Records with modeling code
====

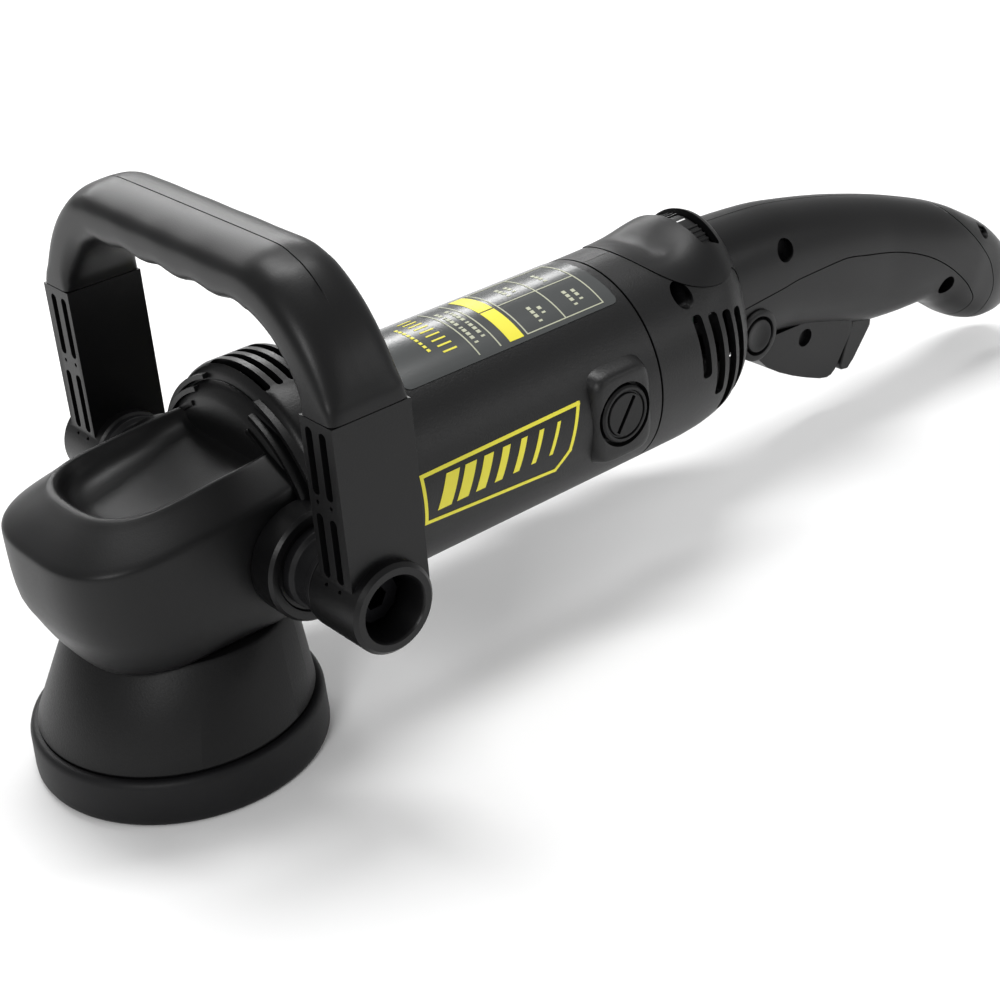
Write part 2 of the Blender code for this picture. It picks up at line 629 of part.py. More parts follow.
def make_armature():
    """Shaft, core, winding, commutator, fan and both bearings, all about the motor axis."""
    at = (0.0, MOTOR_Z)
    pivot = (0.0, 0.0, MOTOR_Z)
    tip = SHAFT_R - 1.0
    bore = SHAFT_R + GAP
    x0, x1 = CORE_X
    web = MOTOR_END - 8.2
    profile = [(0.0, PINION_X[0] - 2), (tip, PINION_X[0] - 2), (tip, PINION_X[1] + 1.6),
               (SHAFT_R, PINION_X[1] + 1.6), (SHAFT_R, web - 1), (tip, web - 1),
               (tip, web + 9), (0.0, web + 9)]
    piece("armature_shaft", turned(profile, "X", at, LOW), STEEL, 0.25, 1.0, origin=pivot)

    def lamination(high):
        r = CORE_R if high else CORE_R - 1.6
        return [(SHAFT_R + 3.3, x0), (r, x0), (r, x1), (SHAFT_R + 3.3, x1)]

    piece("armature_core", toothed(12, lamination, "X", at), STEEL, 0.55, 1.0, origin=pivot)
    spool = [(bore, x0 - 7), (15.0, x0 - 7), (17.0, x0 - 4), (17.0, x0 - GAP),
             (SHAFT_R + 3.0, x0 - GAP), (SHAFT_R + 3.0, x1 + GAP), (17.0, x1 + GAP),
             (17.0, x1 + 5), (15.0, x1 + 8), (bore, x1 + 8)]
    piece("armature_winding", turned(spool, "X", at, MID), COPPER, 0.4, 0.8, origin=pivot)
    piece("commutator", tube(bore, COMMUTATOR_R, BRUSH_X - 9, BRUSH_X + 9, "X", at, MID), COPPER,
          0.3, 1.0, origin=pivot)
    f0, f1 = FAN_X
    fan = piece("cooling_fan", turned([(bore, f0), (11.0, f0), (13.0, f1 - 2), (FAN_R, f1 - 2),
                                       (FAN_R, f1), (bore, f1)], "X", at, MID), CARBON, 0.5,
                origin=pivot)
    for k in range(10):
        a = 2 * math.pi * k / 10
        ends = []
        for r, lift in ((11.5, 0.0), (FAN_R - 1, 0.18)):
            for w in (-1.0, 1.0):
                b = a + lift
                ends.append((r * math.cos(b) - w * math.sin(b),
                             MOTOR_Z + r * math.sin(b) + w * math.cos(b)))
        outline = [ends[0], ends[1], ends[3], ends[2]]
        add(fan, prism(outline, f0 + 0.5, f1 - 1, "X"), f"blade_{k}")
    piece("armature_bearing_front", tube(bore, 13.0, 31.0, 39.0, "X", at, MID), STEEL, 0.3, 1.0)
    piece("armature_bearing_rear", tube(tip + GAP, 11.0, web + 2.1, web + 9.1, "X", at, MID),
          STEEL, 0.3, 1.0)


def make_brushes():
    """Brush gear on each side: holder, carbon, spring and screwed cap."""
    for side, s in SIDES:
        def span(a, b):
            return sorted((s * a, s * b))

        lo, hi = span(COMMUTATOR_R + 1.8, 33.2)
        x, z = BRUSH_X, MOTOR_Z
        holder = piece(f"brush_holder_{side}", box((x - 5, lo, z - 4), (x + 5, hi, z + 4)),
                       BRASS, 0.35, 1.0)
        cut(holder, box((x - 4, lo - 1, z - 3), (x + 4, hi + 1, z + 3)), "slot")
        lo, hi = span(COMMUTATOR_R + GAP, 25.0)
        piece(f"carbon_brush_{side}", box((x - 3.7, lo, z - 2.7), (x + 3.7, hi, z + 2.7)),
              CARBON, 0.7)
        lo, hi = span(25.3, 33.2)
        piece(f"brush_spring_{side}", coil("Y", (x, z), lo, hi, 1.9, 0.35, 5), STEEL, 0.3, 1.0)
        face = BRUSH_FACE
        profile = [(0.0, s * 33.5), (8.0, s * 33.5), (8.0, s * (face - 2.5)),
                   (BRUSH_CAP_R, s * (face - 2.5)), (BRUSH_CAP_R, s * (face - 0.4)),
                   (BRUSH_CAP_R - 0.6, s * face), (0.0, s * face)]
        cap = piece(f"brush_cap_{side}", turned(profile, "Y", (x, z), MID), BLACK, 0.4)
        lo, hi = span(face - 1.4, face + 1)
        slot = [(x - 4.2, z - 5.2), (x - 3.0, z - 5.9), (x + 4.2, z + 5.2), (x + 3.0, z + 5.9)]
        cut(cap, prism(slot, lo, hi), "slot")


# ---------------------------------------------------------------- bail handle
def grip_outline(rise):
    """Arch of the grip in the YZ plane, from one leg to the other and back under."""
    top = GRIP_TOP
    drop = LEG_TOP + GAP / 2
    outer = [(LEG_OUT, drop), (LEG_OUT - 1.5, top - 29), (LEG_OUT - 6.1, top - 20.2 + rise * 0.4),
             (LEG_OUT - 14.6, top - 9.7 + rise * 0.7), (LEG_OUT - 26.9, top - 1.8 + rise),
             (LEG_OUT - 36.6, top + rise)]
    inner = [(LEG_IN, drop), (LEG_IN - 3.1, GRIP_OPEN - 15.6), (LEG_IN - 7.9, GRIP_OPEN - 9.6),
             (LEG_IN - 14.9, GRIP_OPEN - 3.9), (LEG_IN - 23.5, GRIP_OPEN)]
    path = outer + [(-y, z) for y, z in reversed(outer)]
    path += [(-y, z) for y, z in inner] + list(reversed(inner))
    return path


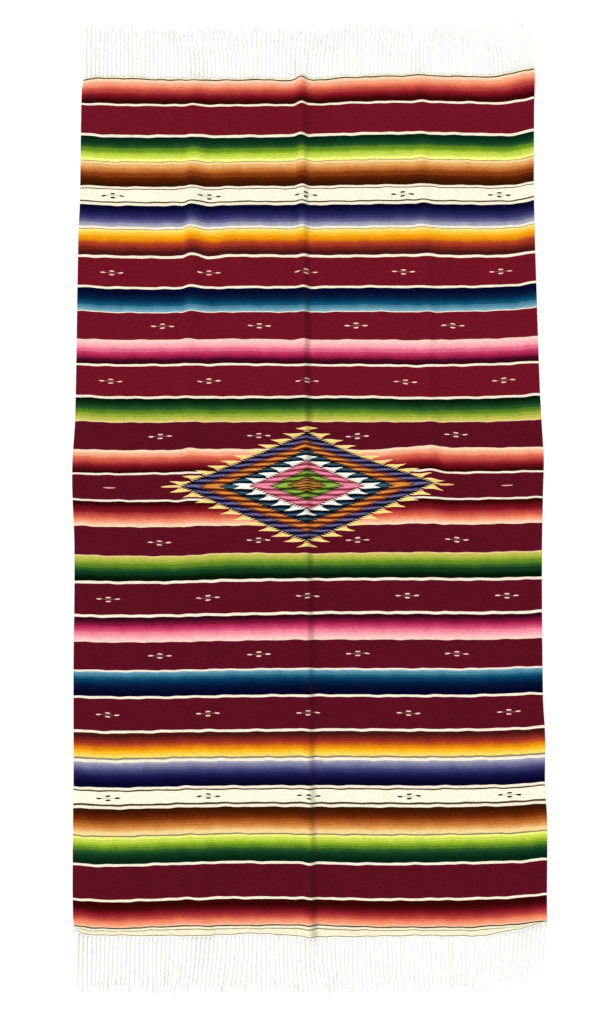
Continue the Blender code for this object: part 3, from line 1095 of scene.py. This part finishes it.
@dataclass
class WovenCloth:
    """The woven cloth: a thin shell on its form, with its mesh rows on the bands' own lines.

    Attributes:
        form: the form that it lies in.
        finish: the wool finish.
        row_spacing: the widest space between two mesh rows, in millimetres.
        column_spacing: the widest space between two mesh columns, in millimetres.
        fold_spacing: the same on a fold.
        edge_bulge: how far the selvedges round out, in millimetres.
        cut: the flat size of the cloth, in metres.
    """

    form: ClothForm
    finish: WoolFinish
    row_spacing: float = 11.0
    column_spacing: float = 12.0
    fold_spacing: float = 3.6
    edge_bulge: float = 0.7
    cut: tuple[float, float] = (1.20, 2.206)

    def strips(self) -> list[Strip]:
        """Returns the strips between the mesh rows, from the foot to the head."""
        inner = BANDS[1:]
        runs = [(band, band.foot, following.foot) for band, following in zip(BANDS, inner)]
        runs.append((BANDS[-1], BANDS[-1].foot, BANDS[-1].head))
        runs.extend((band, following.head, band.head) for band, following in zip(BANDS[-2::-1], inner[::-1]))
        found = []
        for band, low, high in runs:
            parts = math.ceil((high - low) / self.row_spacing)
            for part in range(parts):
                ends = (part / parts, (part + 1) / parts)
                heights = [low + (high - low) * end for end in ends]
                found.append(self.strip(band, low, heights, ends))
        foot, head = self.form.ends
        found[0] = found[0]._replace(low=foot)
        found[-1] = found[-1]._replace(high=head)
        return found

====

- **WRITTEN PROBLEM**
Each line above must be printed exactly as it appears.

- **COMPLETED EXERCISE**
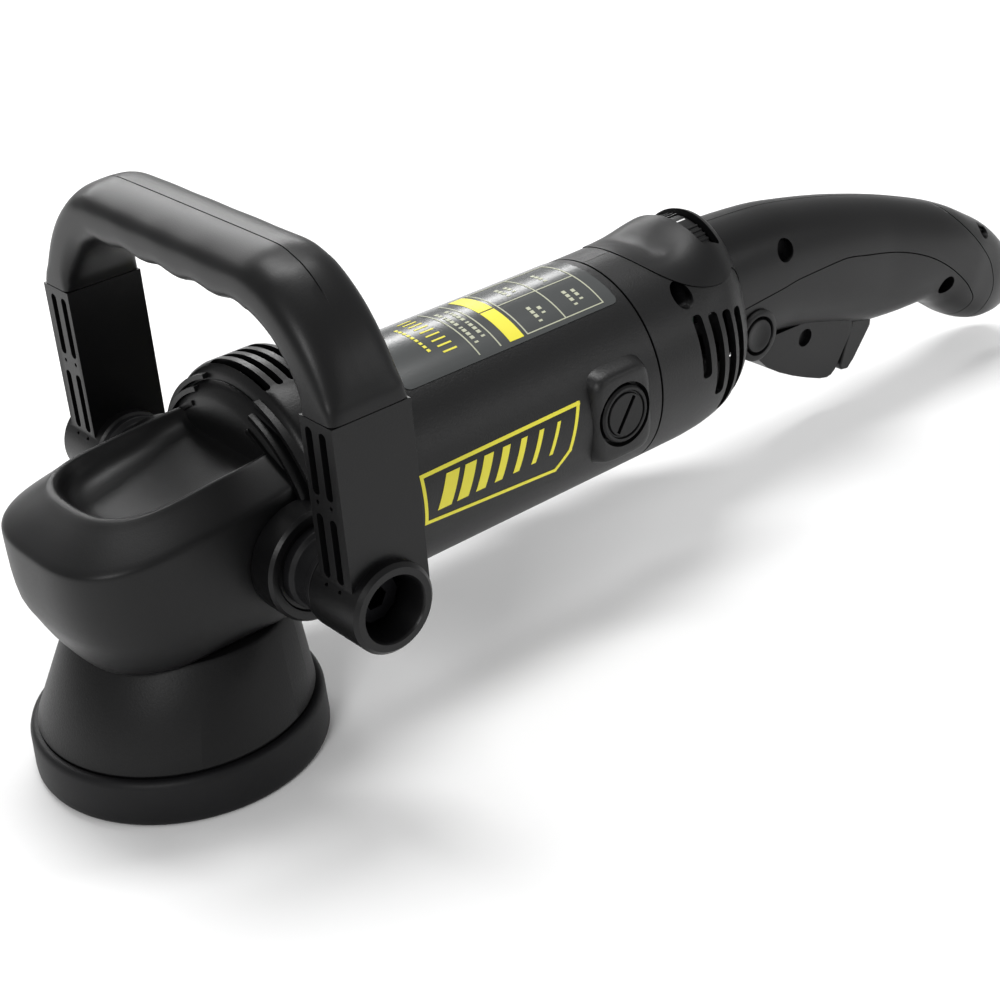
Write part 2 of the Blender code for this picture. It picks up at line 629 of part.py. More parts follow.
def make_armature():
    """Shaft, core, winding, commutator, fan and both bearings, all about the motor axis."""
    at = (0.0, MOTOR_Z)
    pivot = (0.0, 0.0, MOTOR_Z)
    tip = SHAFT_R - 1.0
    bore = SHAFT_R + GAP
    x0, x1 = CORE_X
    web = MOTOR_END - 8.2
    profile = [(0.0, PINION_X[0] - 2), (tip, PINION_X[0] - 2), (tip, PINION_X[1] + 1.6),
               (SHAFT_R, PINION_X[1] + 1.6), (SHAFT_R, web - 1), (tip, web - 1),
               (tip, web + 9), (0.0, web + 9)]
    piece("armature_shaft", turned(profile, "X", at, LOW), STEEL, 0.25, 1.0, origin=pivot)

    def lamination(high):
        r = CORE_R if high else CORE_R - 1.6
        return [(SHAFT_R + 3.3, x0), (r, x0), (r, x1), (SHAFT_R + 3.3, x1)]

    piece("armature_core", toothed(12, lamination, "X", at), STEEL, 0.55, 1.0, origin=pivot)
    spool = [(bore, x0 - 7), (15.0, x0 - 7), (17.0, x0 - 4), (17.0, x0 - GAP),
             (SHAFT_R + 3.0, x0 - GAP), (SHAFT_R + 3.0, x1 + GAP), (17.0, x1 + GAP),
             (17.0, x1 + 5), (15.0, x1 + 8), (bore, x1 + 8)]
    piece("armature_winding", turned(spool, "X", at, MID), COPPER, 0.4, 0.8, origin=pivot)
    piece("commutator", tube(bore, COMMUTATOR_R, BRUSH_X - 9, BRUSH_X + 9, "X", at, MID), COPPER,
          0.3, 1.0, origin=pivot)
    f0, f1 = FAN_X
    fan = piece("cooling_fan", turned([(bore, f0), (11.0, f0), (13.0, f1 - 2), (FAN_R, f1 - 2),
                                       (FAN_R, f1), (bore, f1)], "X", at, MID), CARBON, 0.5,
                origin=pivot)
    for k in range(10):
        a = 2 * math.pi * k / 10
        ends = []
        for r, lift in ((11.5, 0.0), (FAN_R - 1, 0.18)):
            for w in (-1.0, 1.0):
                b = a + lift
                ends.append((r * math.cos(b) - w * math.sin(b),
                             MOTOR_Z + r * math.sin(b) + w * math.cos(b)))
        outline = [ends[0], ends[1], ends[3], ends[2]]
        add(fan, prism(outline, f0 + 0.5, f1 - 1, "X"), f"blade_{k}")
    piece("armature_bearing_front", tube(bore, 13.0, 31.0, 39.0, "X", at, MID), STEEL, 0.3, 1.0)
    piece("armature_bearing_rear", tube(tip + GAP, 11.0, web + 2.1, web + 9.1, "X", at, MID),
          STEEL, 0.3, 1.0)


def make_brushes():
    """Brush gear on each side: holder, carbon, spring and screwed cap."""
    for side, s in SIDES:
        def span(a, b):
            return sorted((s * a, s * b))

        lo, hi = span(COMMUTATOR_R + 1.8, 33.2)
        x, z = BRUSH_X, MOTOR_Z
        holder = piece(f"brush_holder_{side}", box((x - 5, lo, z - 4), (x + 5, hi, z + 4)),
                       BRASS, 0.35, 1.0)
        cut(holder, box((x - 4, lo - 1, z - 3), (x + 4, hi + 1, z + 3)), "slot")
        lo, hi = span(COMMUTATOR_R + GAP, 25.0)
        piece(f"carbon_brush_{side}", box((x - 3.7, lo, z - 2.7), (x + 3.7, hi, z + 2.7)),
              CARBON, 0.7)
        lo, hi = span(25.3, 33.2)
        piece(f"brush_spring_{side}", coil("Y", (x, z), lo, hi, 1.9, 0.35, 5), STEEL, 0.3, 1.0)
        face = BRUSH_FACE
        profile = [(0.0, s * 33.5), (8.0, s * 33.5), (8.0, s * (face - 2.5)),
                   (BRUSH_CAP_R, s * (face - 2.5)), (BRUSH_CAP_R, s * (face - 0.4)),
                   (BRUSH_CAP_R - 0.6, s * face), (0.0, s * face)]
        cap = piece(f"brush_cap_{side}", turned(profile, "Y", (x, z), MID), BLACK, 0.4)
        lo, hi = span(face - 1.4, face + 1)
        slot = [(x - 4.2, z - 5.2), (x - 3.0, z - 5.9), (x + 4.2, z + 5.2), (x + 3.0, z + 5.9)]
        cut(cap, prism(slot, lo, hi), "slot")


# ---------------------------------------------------------------- bail handle
def grip_outline(rise):
    """Arch of the grip in the YZ plane, from one leg to the other and back under."""
    top = GRIP_TOP
    drop = LEG_TOP + GAP / 2
    outer = [(LEG_OUT, drop), (LEG_OUT - 1.5, top - 29), (LEG_OUT - 6.1, top - 20.2 + rise * 0.4),
             (LEG_OUT - 14.6, top - 9.7 + rise * 0.7), (LEG_OUT - 26.9, top - 1.8 + rise),
             (LEG_OUT - 36.6, top + rise)]
    inner = [(LEG_IN, drop), (LEG_IN - 3.1, GRIP_OPEN - 15.6), (LEG_IN - 7.9, GRIP_OPEN - 9.6),
             (LEG_IN - 14.9, GRIP_OPEN - 3.9), (LEG_IN - 23.5, GRIP_OPEN)]
    path = outer + [(-y, z) for y, z in reversed(outer)]
    path += [(-y, z) for y, z in inner] + list(reversed(inner))
    return path


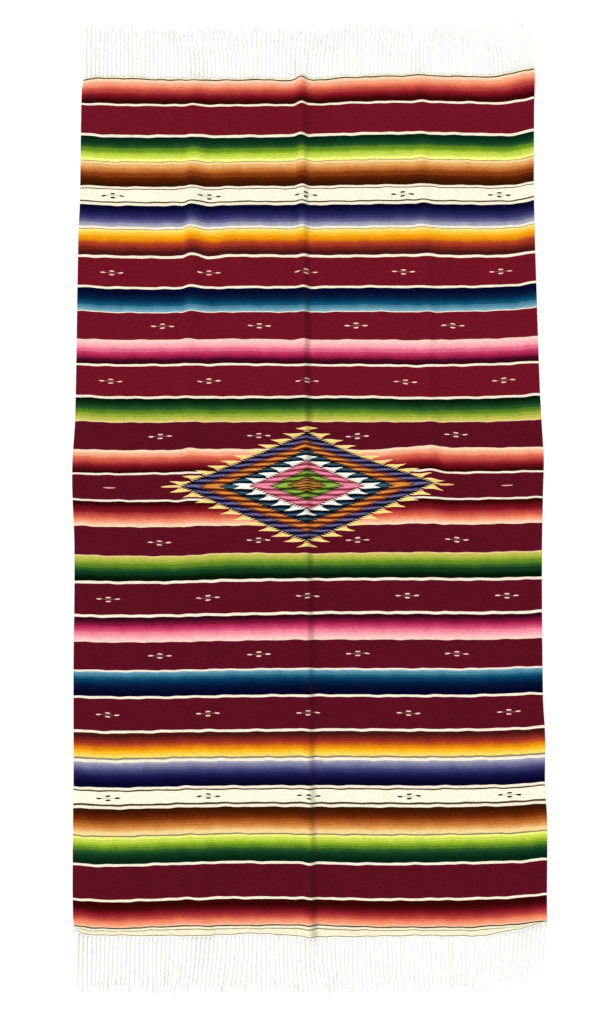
Continue the Blender code for this object: part 3, from line 1095 of scene.py. This part finishes it.
@dataclass
class WovenCloth:
    """The woven cloth: a thin shell on its form, with its mesh rows on the bands' own lines.

    Attributes:
        form: the form that it lies in.
        finish: the wool finish.
        row_spacing: the widest space between two mesh rows, in millimetres.
        column_spacing: the widest space between two mesh columns, in millimetres.
        fold_spacing: the same on a fold.
        edge_bulge: how far the selvedges round out, in millimetres.
        cut: the flat size of the cloth, in metres.
    """

    form: ClothForm
    finish: WoolFinish
    row_spacing: float = 11.0
    column_spacing: float = 12.0
    fold_spacing: float = 3.6
    edge_bulge: float = 0.7
    cut: tuple[float, float] = (1.20, 2.206)

    def strips(self) -> list[Strip]:
        """Returns the strips between the mesh rows, from the foot to the head."""
        inner = BANDS[1:]
        runs = [(band, band.foot, following.foot) for band, following in zip(BANDS, inner)]
        runs.append((BANDS[-1], BANDS[-1].foot, BANDS[-1].head))
        runs.extend((band, following.head, band.head) for band, following in zip(BANDS[-2::-1], inner[::-1]))
        found = []
        for band, low, high in runs:
            parts = math.ceil((high - low) / self.row_spacing)
            for part in range(parts):
                ends = (part / parts, (part + 1) / parts)
                heights = [low + (high - low) * end for end in ends]
                found.append(self.strip(band, low, heights, ends))
        foot, head = self.form.ends
        found[0] = found[0]._replace(low=foot)
        found[-1] = found[-1]._replace(high=head)
        return found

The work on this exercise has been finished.